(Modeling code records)
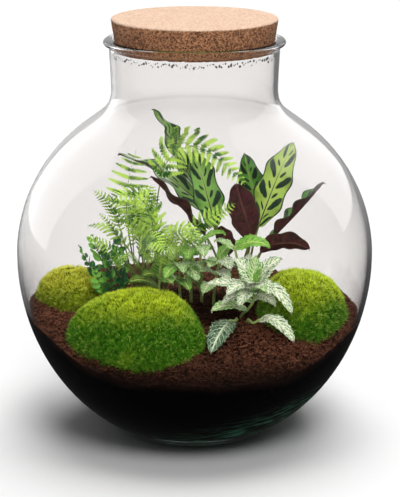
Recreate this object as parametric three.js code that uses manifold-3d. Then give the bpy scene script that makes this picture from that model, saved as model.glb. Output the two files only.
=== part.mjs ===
// A closed plant terrarium: a blown glass jar with a cork stopper, a bank of potting soil, three
// cushions of moss, and four kinds of plant rooted in the soil: a prayer plant with long rippled
// leaves, a feathery fern, a white-veined nerve plant and a small-leaved creeper.
// Millimetres, +Z up. The origin is the middle of the jar's foot, and the front looks along -Y.
import * as THREE from "three";
import { mergeVertices } from "three/addons/utils/BufferGeometryUtils.js";
import Module from "manifold-3d";

const wasm = await Module();
wasm.setup();

// Driving sizes of the jar.
const BELLY_RADIUS = 150;
const BELLY_HEIGHT = 153.5;
const LOWER_HALF = 166.2; // the body below the belly is half an ellipse of this half height
const UPPER_HALF = 140.8;
const WALL = 3.6;
const FLOOR_TOP = 9;
const FOOT_DISH = 2.4; // the middle of the foot is hollowed, so the jar stands on a ring
const FOOT_INNER_RADIUS = 43.5;
const FOOT_RADIUS = 55;
const NECK_RADIUS = 70.6;
const NECK_WAIST = 69; // the narrowest place, where the neck leaves the shoulder
const MOUTH_RADIUS = 66.7;
const LIP_RADIUS = 75.4;
const LIP_HEIGHT = 7;
const LIP_ROUND = 1.5;
const RIM_TOP = 335.7;
const JAR_SIDES = 36;
const WALL_STEPS = 9;

// The stopper is a tapered disc of ground cork, wedged in the mouth.
const CORK_TOP = 353.4;
const CORK_BOTTOM = 324.7;
const CORK_TOP_RADIUS = 69;
const CORK_BOTTOM_RADIUS = 65.3;
const CORK_EDGE = 1.2;

// The soil is level at the back and falls in a bank towards the front glass.
const SOIL_LEVEL = 108;
const BANK_DROP = 29;
const BANK_TOP_Y = -50;
const BANK_FOOT_Y = -128;
const SOIL_LEAN = -0.025; // the left side is heaped a little higher than the right
const SOIL_TOP_ROWS = 7;
const SOIL_WALL_ROWS = 4;
const SOIL_REACH = 140; // about where the top of the soil meets the glass
const CRUMB = 1.3;
const ROOT_DEPTH = 14;
const ROOT_STRAIGHT = 4; // a stalk stands upright from below the surface to just above it
const ROOT_HOLE_SLACK = 0.9; // a root's hole is this much wider than the stalk

const GAP = 0.35; // clearance between pieces that touch
const LEAF_THICKNESS = 0.7;
const LEAF_TIP = 0.5; // half the width left at a blade's base and tip
const END_SHARE = 0.004; // how near to its ends a leaf's outline is read

const vector = (point) => new THREE.Vector3(...point);
const smoothStep = (t) => THREE.MathUtils.smoothstep(t, 0, 1);

// Solids and sheets.

function bare(geometry) {
  const plain = geometry.clone();
  plain.deleteAttribute("normal");
  plain.deleteAttribute("uv");
  return mergeVertices(plain, 1e-3);
}

function manifoldOf(vertProperties, triVerts) {
  return new wasm.Manifold(new wasm.Mesh({ numProp: 3, vertProperties, triVerts }));
}

function solidOf(geometry) {
  const merged = bare(geometry);
  return manifoldOf(merged.attributes.position.array, new Uint32Array(merged.index.array));
}

function geometryOf(solid) {
  const mesh = solid.getMesh();
  const geometry = new THREE.BufferGeometry();
  geometry.setAttribute("position", new THREE.BufferAttribute(mesh.vertProperties, 3));
  geometry.setIndex(new THREE.BufferAttribute(mesh.triVerts, 1));
  geometry.computeVertexNormals();
  return geometry;
}

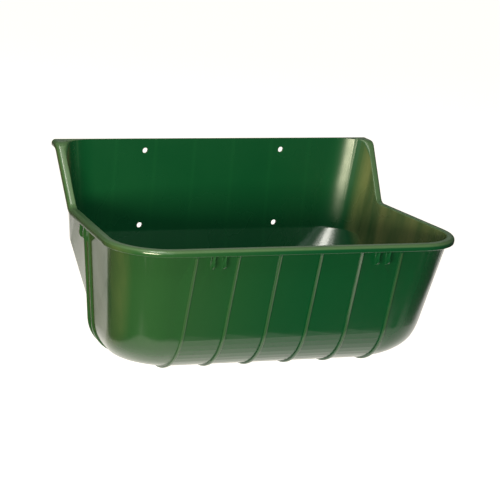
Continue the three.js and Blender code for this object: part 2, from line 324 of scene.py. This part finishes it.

_WHAT YOU HAVE TO DO_
Quote each line above in full, word for word.

_WORKED SOLUTION_
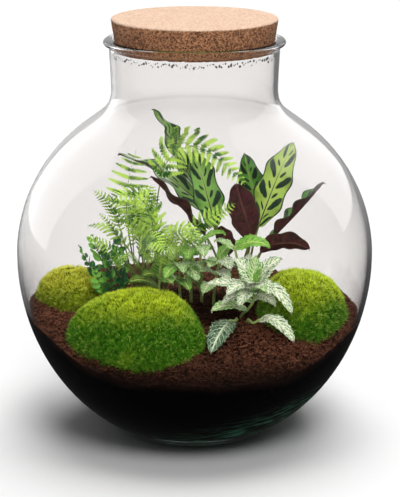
Recreate this object as parametric three.js code that uses manifold-3d. Then give the bpy scene script that makes this picture from that model, saved as model.glb. Output the two files only.
=== part.mjs ===
// A closed plant terrarium: a blown glass jar with a cork stopper, a bank of potting soil, three
// cushions of moss, and four kinds of plant rooted in the soil: a prayer plant with long rippled
// leaves, a feathery fern, a white-veined nerve plant and a small-leaved creeper.
// Millimetres, +Z up. The origin is the middle of the jar's foot, and the front looks along -Y.
import * as THREE from "three";
import { mergeVertices } from "three/addons/utils/BufferGeometryUtils.js";
import Module from "manifold-3d";

const wasm = await Module();
wasm.setup();

// Driving sizes of the jar.
const BELLY_RADIUS = 150;
const BELLY_HEIGHT = 153.5;
const LOWER_HALF = 166.2; // the body below the belly is half an ellipse of this half height
const UPPER_HALF = 140.8;
const WALL = 3.6;
const FLOOR_TOP = 9;
const FOOT_DISH = 2.4; // the middle of the foot is hollowed, so the jar stands on a ring
const FOOT_INNER_RADIUS = 43.5;
const FOOT_RADIUS = 55;
const NECK_RADIUS = 70.6;
const NECK_WAIST = 69; // the narrowest place, where the neck leaves the shoulder
const MOUTH_RADIUS = 66.7;
const LIP_RADIUS = 75.4;
const LIP_HEIGHT = 7;
const LIP_ROUND = 1.5;
const RIM_TOP = 335.7;
const JAR_SIDES = 36;
const WALL_STEPS = 9;

// The stopper is a tapered disc of ground cork, wedged in the mouth.
const CORK_TOP = 353.4;
const CORK_BOTTOM = 324.7;
const CORK_TOP_RADIUS = 69;
const CORK_BOTTOM_RADIUS = 65.3;
const CORK_EDGE = 1.2;

// The soil is level at the back and falls in a bank towards the front glass.
const SOIL_LEVEL = 108;
const BANK_DROP = 29;
const BANK_TOP_Y = -50;
const BANK_FOOT_Y = -128;
const SOIL_LEAN = -0.025; // the left side is heaped a little higher than the right
const SOIL_TOP_ROWS = 7;
const SOIL_WALL_ROWS = 4;
const SOIL_REACH = 140; // about where the top of the soil meets the glass
const CRUMB = 1.3;
const ROOT_DEPTH = 14;
const ROOT_STRAIGHT = 4; // a stalk stands upright from below the surface to just above it
const ROOT_HOLE_SLACK = 0.9; // a root's hole is this much wider than the stalk

const GAP = 0.35; // clearance between pieces that touch
const LEAF_THICKNESS = 0.7;
const LEAF_TIP = 0.5; // half the width left at a blade's base and tip
const END_SHARE = 0.004; // how near to its ends a leaf's outline is read

const vector = (point) => new THREE.Vector3(...point);
const smoothStep = (t) => THREE.MathUtils.smoothstep(t, 0, 1);

// Solids and sheets.

function bare(geometry) {
  const plain = geometry.clone();
  plain.deleteAttribute("normal");
  plain.deleteAttribute("uv");
  return mergeVertices(plain, 1e-3);
}

function manifoldOf(vertProperties, triVerts) {
  return new wasm.Manifold(new wasm.Mesh({ numProp: 3, vertProperties, triVerts }));
}

function solidOf(geometry) {
  const merged = bare(geometry);
  return manifoldOf(merged.attributes.position.array, new Uint32Array(merged.index.array));
}

function geometryOf(solid) {
  const mesh = solid.getMesh();
  const geometry = new THREE.BufferGeometry();
  geometry.setAttribute("position", new THREE.BufferAttribute(mesh.vertProperties, 3));
  geometry.setIndex(new THREE.BufferAttribute(mesh.triVerts, 1));
  geometry.computeVertexNormals();
  return geometry;
}

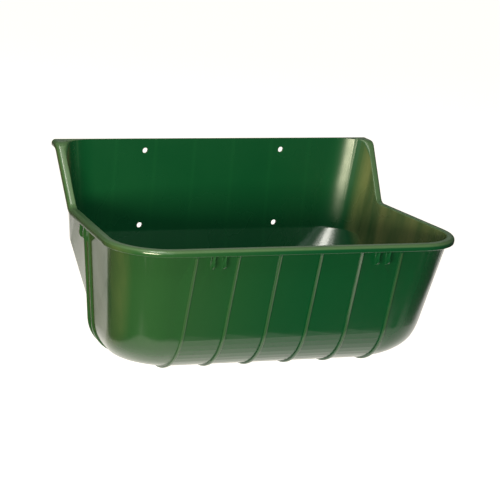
Continue the three.js and Blender code for this object: part 2, from line 324 of scene.py. This part finishes it.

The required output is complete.